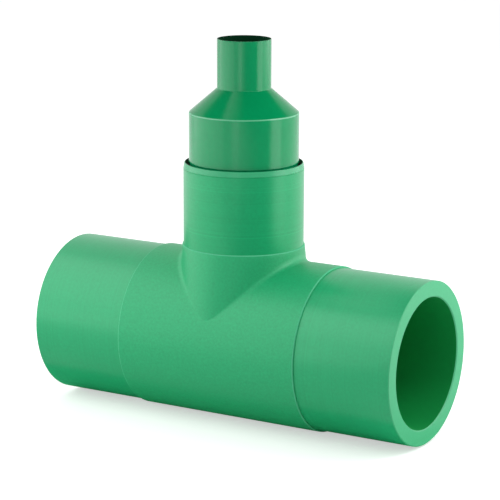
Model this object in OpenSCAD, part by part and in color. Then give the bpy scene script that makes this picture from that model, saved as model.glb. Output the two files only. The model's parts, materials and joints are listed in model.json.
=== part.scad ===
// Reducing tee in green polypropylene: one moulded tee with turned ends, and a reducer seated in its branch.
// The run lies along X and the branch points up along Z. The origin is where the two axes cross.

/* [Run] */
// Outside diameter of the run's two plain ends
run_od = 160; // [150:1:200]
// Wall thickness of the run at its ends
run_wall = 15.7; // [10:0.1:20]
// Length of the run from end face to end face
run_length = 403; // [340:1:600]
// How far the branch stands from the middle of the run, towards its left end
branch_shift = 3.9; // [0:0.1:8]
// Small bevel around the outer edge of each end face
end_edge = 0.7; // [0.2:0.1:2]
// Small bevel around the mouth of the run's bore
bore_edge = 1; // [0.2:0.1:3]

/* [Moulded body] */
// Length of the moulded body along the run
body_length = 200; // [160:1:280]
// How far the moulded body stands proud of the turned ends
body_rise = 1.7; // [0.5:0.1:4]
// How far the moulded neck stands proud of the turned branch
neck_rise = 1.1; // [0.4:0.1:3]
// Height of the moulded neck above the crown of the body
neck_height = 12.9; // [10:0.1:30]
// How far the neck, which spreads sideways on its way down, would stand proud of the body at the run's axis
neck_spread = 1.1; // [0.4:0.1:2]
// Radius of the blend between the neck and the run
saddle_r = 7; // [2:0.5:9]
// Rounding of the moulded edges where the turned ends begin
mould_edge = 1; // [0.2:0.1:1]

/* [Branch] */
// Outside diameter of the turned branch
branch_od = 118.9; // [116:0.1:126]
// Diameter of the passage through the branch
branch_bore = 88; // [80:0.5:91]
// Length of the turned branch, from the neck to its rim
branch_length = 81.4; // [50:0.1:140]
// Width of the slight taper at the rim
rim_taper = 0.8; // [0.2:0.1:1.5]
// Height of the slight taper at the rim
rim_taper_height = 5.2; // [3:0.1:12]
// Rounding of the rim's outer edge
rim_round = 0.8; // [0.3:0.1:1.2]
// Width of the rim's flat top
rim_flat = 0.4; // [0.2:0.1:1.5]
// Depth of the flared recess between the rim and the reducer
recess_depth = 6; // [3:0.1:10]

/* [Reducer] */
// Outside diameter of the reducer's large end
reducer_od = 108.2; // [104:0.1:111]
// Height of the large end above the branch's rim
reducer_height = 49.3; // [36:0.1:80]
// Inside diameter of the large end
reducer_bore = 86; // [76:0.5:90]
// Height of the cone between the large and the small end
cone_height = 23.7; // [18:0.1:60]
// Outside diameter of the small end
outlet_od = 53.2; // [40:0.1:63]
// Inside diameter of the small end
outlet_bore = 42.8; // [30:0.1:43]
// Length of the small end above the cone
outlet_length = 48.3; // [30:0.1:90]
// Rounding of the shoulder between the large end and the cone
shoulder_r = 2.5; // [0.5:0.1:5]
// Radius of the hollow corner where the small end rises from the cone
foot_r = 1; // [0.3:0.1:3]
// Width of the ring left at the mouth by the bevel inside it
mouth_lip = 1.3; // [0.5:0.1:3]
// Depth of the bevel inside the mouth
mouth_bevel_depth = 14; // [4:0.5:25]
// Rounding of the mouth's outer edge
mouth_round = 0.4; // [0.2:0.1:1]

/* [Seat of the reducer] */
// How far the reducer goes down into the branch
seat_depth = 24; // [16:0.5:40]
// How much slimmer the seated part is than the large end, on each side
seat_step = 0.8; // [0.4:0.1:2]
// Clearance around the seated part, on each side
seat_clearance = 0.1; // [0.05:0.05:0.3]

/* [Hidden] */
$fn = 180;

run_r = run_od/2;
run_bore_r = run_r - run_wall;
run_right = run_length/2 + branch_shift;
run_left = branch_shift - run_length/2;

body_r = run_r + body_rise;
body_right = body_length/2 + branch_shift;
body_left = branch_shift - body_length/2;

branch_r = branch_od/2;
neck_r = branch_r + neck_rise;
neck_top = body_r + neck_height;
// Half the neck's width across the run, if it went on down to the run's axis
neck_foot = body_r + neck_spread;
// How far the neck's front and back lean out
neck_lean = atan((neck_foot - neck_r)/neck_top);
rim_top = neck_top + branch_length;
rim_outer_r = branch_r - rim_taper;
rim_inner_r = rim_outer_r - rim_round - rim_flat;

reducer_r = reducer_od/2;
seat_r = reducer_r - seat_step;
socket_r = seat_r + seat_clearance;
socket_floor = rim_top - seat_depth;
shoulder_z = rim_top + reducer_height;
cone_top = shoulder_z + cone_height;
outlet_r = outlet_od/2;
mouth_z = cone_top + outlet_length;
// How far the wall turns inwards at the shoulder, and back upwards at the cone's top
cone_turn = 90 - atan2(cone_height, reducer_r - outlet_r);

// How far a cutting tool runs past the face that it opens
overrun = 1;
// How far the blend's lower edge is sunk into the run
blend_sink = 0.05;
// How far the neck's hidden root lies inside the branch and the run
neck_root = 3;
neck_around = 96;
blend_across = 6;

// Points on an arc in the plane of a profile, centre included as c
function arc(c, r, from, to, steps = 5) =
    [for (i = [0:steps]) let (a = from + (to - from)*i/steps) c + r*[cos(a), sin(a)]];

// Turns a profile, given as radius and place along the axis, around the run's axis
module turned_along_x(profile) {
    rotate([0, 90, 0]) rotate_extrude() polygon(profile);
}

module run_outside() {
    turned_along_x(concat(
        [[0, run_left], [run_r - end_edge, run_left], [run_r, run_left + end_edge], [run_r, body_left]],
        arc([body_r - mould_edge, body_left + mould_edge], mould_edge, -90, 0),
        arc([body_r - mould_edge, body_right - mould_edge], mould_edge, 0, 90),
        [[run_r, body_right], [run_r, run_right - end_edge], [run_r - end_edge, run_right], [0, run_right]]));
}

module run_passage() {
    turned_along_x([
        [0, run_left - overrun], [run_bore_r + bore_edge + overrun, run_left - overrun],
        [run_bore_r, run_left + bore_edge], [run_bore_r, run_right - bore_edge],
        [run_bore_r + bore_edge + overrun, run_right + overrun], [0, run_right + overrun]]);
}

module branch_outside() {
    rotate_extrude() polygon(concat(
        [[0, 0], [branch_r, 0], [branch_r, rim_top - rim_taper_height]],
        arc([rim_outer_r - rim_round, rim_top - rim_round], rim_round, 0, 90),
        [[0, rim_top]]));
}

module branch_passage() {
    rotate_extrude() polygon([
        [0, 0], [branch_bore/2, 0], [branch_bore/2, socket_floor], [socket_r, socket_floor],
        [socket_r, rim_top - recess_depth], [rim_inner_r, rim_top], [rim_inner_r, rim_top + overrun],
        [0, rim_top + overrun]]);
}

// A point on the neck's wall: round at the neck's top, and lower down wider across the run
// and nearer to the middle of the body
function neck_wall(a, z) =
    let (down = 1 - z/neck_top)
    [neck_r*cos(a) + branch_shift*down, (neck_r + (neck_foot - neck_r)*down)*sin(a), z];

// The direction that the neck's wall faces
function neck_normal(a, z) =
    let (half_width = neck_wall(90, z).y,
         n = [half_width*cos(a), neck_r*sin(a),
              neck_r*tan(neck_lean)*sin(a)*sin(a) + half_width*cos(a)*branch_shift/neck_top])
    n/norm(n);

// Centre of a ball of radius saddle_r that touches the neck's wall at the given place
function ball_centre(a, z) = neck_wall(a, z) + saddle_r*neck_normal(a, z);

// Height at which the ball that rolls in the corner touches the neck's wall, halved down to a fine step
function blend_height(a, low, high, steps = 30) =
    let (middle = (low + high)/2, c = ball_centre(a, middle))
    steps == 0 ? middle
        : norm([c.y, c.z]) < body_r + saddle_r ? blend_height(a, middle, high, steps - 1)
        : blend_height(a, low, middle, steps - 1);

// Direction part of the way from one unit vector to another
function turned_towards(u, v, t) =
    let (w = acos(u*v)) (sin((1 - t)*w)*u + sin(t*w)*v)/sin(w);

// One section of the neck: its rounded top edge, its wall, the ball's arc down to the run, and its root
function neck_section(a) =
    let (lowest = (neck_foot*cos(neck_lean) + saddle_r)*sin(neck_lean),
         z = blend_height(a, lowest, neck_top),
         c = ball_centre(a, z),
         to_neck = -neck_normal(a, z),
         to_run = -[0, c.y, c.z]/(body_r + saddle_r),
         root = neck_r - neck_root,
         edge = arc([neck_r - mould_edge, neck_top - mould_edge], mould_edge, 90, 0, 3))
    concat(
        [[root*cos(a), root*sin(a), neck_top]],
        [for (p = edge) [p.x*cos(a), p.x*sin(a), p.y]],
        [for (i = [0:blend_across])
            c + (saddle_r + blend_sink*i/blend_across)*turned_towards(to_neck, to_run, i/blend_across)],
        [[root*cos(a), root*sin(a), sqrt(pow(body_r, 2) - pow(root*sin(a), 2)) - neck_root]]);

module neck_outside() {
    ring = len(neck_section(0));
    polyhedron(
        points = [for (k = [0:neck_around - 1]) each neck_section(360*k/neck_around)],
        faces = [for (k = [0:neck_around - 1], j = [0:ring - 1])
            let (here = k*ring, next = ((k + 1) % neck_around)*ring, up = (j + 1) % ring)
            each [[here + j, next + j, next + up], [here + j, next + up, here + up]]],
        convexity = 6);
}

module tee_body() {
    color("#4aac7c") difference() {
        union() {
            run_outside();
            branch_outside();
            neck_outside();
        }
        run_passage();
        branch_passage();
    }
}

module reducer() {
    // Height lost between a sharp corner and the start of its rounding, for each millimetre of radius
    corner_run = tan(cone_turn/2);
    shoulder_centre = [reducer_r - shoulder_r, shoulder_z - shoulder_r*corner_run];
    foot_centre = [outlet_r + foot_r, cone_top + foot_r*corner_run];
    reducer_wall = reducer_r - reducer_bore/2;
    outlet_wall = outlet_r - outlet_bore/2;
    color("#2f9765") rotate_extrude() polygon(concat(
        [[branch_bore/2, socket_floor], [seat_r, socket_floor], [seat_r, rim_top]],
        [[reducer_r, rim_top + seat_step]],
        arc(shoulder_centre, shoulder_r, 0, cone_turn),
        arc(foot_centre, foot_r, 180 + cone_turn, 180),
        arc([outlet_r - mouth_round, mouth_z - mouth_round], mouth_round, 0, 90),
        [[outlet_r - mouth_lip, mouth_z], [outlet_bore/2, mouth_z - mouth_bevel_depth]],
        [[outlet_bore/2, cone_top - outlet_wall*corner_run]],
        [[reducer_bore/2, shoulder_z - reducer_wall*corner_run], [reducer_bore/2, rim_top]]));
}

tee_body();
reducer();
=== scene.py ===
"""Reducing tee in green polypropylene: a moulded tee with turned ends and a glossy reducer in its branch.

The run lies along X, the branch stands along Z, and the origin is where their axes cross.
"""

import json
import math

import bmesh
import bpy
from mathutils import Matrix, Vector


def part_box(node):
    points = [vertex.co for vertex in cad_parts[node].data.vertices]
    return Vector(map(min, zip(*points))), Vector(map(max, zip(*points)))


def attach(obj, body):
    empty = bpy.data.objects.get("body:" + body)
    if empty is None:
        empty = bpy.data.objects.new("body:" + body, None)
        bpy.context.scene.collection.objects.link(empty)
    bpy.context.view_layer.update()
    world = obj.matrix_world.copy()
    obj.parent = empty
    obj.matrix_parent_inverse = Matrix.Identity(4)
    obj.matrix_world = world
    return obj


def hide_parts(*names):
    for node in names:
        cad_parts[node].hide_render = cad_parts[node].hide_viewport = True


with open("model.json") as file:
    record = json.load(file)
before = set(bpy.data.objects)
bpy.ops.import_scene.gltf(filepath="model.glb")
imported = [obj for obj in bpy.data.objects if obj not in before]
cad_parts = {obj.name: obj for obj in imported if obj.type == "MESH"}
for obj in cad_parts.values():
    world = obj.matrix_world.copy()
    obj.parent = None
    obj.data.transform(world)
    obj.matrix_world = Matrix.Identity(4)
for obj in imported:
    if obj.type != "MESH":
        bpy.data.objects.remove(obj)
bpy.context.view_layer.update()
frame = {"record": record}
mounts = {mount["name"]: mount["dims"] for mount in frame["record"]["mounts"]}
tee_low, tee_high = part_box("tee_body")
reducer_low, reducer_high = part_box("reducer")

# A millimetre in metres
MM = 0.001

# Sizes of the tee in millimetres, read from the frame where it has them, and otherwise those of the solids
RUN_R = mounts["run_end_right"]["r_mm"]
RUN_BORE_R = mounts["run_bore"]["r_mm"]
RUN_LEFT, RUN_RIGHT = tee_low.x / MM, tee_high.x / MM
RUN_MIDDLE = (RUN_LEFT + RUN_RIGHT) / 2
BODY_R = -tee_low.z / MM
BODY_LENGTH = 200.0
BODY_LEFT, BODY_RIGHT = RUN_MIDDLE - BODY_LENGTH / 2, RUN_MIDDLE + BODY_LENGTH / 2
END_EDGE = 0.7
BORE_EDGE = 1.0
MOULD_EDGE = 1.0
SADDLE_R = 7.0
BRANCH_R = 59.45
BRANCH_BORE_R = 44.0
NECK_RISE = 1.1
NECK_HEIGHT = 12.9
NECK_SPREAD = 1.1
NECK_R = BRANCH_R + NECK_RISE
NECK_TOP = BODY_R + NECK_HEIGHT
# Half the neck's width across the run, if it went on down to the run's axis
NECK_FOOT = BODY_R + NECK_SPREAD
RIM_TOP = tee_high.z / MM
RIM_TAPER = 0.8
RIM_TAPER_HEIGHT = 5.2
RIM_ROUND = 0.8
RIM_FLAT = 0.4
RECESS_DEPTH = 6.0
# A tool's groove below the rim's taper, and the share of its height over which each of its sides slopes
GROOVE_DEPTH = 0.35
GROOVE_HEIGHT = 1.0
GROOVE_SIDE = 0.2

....

■ CHALLENGE
Look at the material above and copy, word for word, its lines from the first through the one containing "two axes cross.".

■ TASK ANSWER
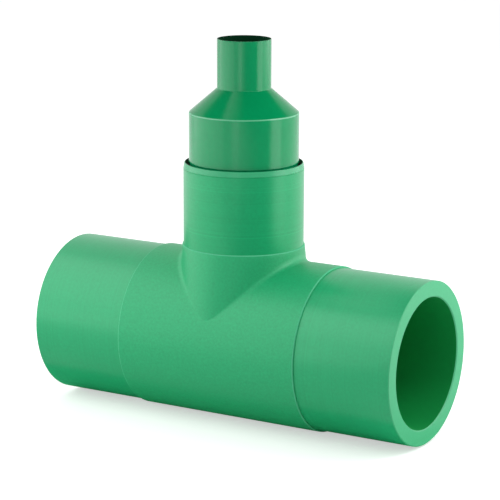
Model this object in OpenSCAD, part by part and in color. Then give the bpy scene script that makes this picture from that model, saved as model.glb. Output the two files only. The model's parts, materials and joints are listed in model.json.
=== part.scad ===
// Reducing tee in green polypropylene: one moulded tee with turned ends, and a reducer seated in its branch.
// The run lies along X and the branch points up along Z. The origin is where the two axes cross.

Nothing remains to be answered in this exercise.